Commitment as strategy

The counterintuitive lesson of Chicken is that it can be rational to reduce your own options. If you can credibly commit to never swerving, the other driver must swerve to avoid mutual destruction. Your rigidity becomes an advantage.

The classic example: remove your steering wheel and make sure the other driver sees it. Now you genuinely cannot swerve. The decision has been taken out of your hands. A rational opponent, seeing this, will swerve, because the only alternative is a crash that hurts them too.

This is the logic of brinkmanship: push the situation close enough to the cliff edge that the other side backs down, while making your own retreat impossible or at least costly. The strategy works if the other side believes your commitment and values survival. It fails catastrophically if they've made the same commitment.

Pre-commitment devices, public declarations, burned bridges, and binding contracts all draw on the same logic. Sometimes the ability to constrain yourself gives you more power than flexibility would.

Nuclear deterrence and real-world brinkmanship

Bertrand Russell explicitly used the Chicken analogy to describe the logic of nuclear deterrence. Both superpowers held weapons capable of mutual annihilation. Each wanted the other to back down. Each tried to signal resolve without actually wanting to use the weapons.

The Cuban Missile Crisis is the most studied real-world game of Chicken. Kennedy and Khrushchev both held. Both also had private channels for negotiation running simultaneously, because both understood that the pure Chicken equilibrium was catastrophic.
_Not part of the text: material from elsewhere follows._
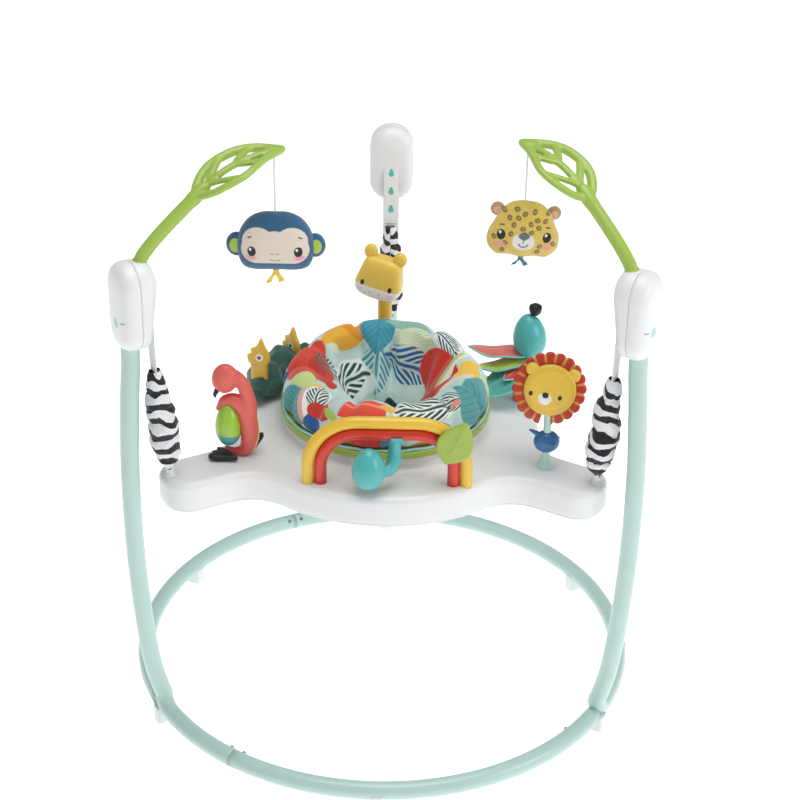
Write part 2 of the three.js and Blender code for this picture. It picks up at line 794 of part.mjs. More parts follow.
// Three fabric leaves that spread from one root over the tray.
function birdWings() {
  const petals = [
    { length: 104, width: 44, turn: 152, drop: -2, z: 4 },
    { length: 88, width: 46, turn: 176, drop: 16, z: -2 },
    { length: 84, width: 58, turn: 222, drop: 27, z: -7 },
  ].map(({ length, width, turn, drop, z }) =>
    leafPlate(length, width, 7, 2)
      .rotateX(Math.PI / 2)
      .rotateZ(Math.PI / 2)
      .translate(length / 2 - 8, 0, 0)
      .rotateY(rad(drop))
      .rotateZ(rad(turn))
      .translate(0, 0, z),
  );
  const root = ellipsoid(17, 17, 11).translate(0, 0, -4);
  const post = rod(11, TRAY_TOP + GAP - WING_ROOT, -6, 8).translate(-9, -5, 0);
  const perch = rod(5, 0, 15.5, 8).translate(2, 4, 0);
  return join(root, post, perch, ...petals);
}

// ---------------------------------------------------------------- assembly

function frameGroup() {
  const groups = Object.entries(STATIONS).map(([side, azimuth]) =>
    station(
      azimuth,
      piece(`leg_${side}`, legTube(), MINT),
      piece(`base_tube_${side}`, baseTube(), MINT),
      piece(`foot_${side}`, foot(), WHITE),
      piece(`housing_outer_${side}`, housingOuter(), WHITE),
      piece(`housing_inner_${side}`, housingInner(side !== "rear"), WHITE),
      piece(`strap_${side}`, strap(), WEBBING),
      piece(`spring_${side}`, coilSpring(), STEEL),
      piece(`spring_cover_${side}`, springCover(), ZEBRA),
      piece(`spring_anchor_${side}`, springAnchor(), WHITE),
    ),
  );
  const middleFeet = { front: 270, rear_left: 150, rear_right: 30 };
  for (const [side, azimuth] of Object.entries(middleFeet)) {
    groups.push(station(azimuth, piece(`foot_${side}`, foot(), WHITE)));
  }
  return groups;
}

function armGroup(side, toy) {
  const arm = new THREE.Group();
  arm.position.x = ARM_ROOT;
  arm.rotation.z = rad(ARM_TURN[side]);
  const hanging = placed(-STRING.reach, 0, 0, toy);
  hanging.rotation.z = -rad(STATIONS[side] + ARM_TURN[side]);
  arm.add(
    piece(`leaf_arm_${side}`, leafArm(), LIME),
    piece(`string_${side}`, hangingString(), WEBBING),
    hanging,
  );
  return station(STATIONS[side], arm);
}

function trayToys() {
  const lion = placed(
    LION.x,
    LION.y,
    0,
    piece("lion_stem", lionStem(), PALE_MINT),
    piece("lion_bird", lionBird().translate(0, 0, 499), BLUE),
  );
  const head = placed(
    0,
    0,
    586,
    piece("lion_mane", lionMane().translate(0, 10, 0), ORANGE_RED),
    piece("lion_face", lionFace().translate(0, 3.5, 0), YELLOW),
  );
  head.rotation.x = rad(-14);
  lion.add(head);

  const flamingo = placed(
    FLAMINGO.x,
    FLAMINGO.y,
    TRAY_TOP + 44 + GAP,
    piece("flamingo_body", flamingoBody(), SALMON),
    piece("flamingo_ball", flamingoBall().translate(-6, 0, 2), LIME),
  );
  const feet = placed(
    FLAMINGO.x - 19,
    FLAMINGO.y - 24,
    TRAY_TOP + 4 + GAP,
    piece("flamingo_feet", flamingoFeet(), BLACK),
  );

  const lizards = LIZARDS.map(({ name, azimuth, neck }) =>
    station(azimuth, placed(HEDGE.radius, 0, LIZARD_PIN, piece(name, lizard(neck).rotateZ(Math.PI), YELLOW))),
  );

  const giraffe = placed(
    GIRAFFE.x,
    GIRAFFE.y,
    0,
    piece("giraffe_neck", giraffeNeck(), YELLOW),
    piece("giraffe_head", giraffeHead().translate(0, 0, 600), YELLOW),
  );

  const bird = placed(
    BIRD.x,
    BIRD.y,
    BIRD.z,
    piece("bird_body", birdBody(), TEAL),
    piece("bird_crest", ellipsoid(10, 10, 10).translate(7, 0, 48), BLACK),
  );
  const wings = placed(BIRD.x - 3, BIRD.y - 4, WING_ROOT, piece("bird_wings", birdWings(), CORAL_FABRIC));
  return [lion, flamingo, feet, piece("hedge", hedge(), DARK_GREEN), ...lizards, giraffe, bird, wings];
}

function toyBar() {
  const leaf = leafPlate(74, 52, 7, 2.5).rotateY(rad(24));
  return placed(
    BAR.x,
    BAR.y,
    0,
    piece("bar_outer", archTube(0), YELLOW),
    piece("bar_inner", archTube(BAR_PITCH), RED),
    piece("bar_hook", barHook().translate(HOOK_X, 0, BAR_AXIS_Z), TEAL),
    piece("bar_egg", barEgg().translate(HOOK_X, 0, BAR_AXIS_Z), TEAL),
    piece("bar_leaf", leaf.translate(101, -BAR.tube - 4.5, 533), LIME),
  );
}

const jumper = new THREE.Group();
jumper.position.set(0, AXIS_Y, -FLOOR);
jumper.add(
  ...frameGroup(),
  armGroup("left", piece("monkey", plushHead(124, 96, 42, { radius: 15, x: 60, z: -7 }).translate(0, 0, 793), MONKEY_BLUE)),
  armGroup("right", piece("leopard", plushHead(106, 82, 38, { radius: 12, x: 42, z: 24 }).translate(0, 0, 799), LEOPARD_YELLOW)),
  piece("tray_top", trayTop(), WHITE),
  piece("tray_base", trayBase(), WHITE),
  piece("seat_ring", seatRing(), LIME),
  piece("seat_pad", seatPad(), PRINT),
  toyBar(),
  ...trayToys(),
);

export default jumper;
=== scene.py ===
import math

import bmesh
import bpy
from mathutils import Matrix, Vector, noise
from mathutils.bvhtree import BVHTree
from mathutils.geometry import barycentric_transform


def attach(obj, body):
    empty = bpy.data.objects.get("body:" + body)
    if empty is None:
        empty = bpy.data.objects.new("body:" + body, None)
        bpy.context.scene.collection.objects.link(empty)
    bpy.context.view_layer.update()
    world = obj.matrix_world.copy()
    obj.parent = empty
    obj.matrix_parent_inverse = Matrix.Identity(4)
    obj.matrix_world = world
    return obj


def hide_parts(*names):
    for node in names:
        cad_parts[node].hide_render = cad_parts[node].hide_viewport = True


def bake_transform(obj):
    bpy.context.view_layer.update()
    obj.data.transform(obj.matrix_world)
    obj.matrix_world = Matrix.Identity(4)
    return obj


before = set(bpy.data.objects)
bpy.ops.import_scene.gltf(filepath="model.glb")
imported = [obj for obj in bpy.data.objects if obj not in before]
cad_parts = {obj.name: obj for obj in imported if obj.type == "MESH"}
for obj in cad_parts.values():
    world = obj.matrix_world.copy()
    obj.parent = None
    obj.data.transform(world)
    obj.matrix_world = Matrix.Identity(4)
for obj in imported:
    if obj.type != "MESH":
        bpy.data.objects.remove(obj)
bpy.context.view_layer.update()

# Places and sizes are in the drawing's own millimetres: heights count from a datum 8 mm below the
# floor, and the floor ring's axis stands at x = y = 0. ROW takes them to the frame's metres.
AXIS_Y, FLOOR = -11.5, 8
ROW = Matrix.Scale(0.001, 4) @ Matrix.Translation((0, AXIS_Y, -FLOOR))

# The directions of the three posts, and of all that repeats with them.
STATIONS = {"rear": 90, "left": 210, "right": 330}
RING_RADIUS, RING_HEIGHT, TUBE_RADIUS, LEG_BEND, LEG_SWEEP = 400, 40, 14, 24, 26
POST_TOP_RADIUS = 419
HOUSING = {"bottom": 677, "height": 133, "width": 75, "inner": 380, "seam": 411, "outer": 439,
           "round": 19, "crown": 1.2, "step": 11}
CAP_SCREW = {"inset": 8.4, "y": 17, "z": 792}
ARM_ROOT, ARM_TURN, STRING_REACH = 397, {"left": 3, "right": -19}, 216
STRAP = {"width": 26, "top": (386.5, 745), "bottom": (385, 637)}
SPRING_TOP, SPRING_BOTTOM = (384, 634), (369, 467)
TRAY = {"top": 455, "skirt": 411.5, "bottom": 407, "body": 245, "hole": 146, "edge": 11}
LOBE = {"reach": 382, "half_width": 45, "fillet": 70}
COLLAR = {"top": 476, "radius": 161, "foot": 170}
SEAT_RING = {"radius": 166, "bore": 134.5, "bottom": 424, "top": 488}
BAR = {"x": 6, "y": -196, "half_span": 118, "top": 557, "tube": 9.3, "sweep": 74}
BAR_PITCH = 2 * BAR["tube"] + 0.3
BAR_AXIS_Z = BAR["top"] - BAR_PITCH
HOOK_X = BAR["x"] + 14
EGG = {"x": -41, "y": -32, "z": -41, "radius": 24.5, "half_height": 32.5}
EGG_TAPER = 0.14
SPINNER = {"x": BAR["x"] + 101, "z": 533}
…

The resolution came from a combination of private compromise and public face-saving.

This is the practical lesson: Chicken can be played to a workable conclusion, but it requires both players to want to survive more than they want to win. When one side stops caring about the crash, the game changes into something much worse, and no amount of strategic sophistication saves you from it.

Discussion questions

  1. When appearing irrational gives you a genuine advantage, is acting irrational actually rational?
  2. Can you think of a time in your own life when committing publicly to something gave you leverage in a negotiation?
  3. How do you feel about 'burning your bridges' as a strategy?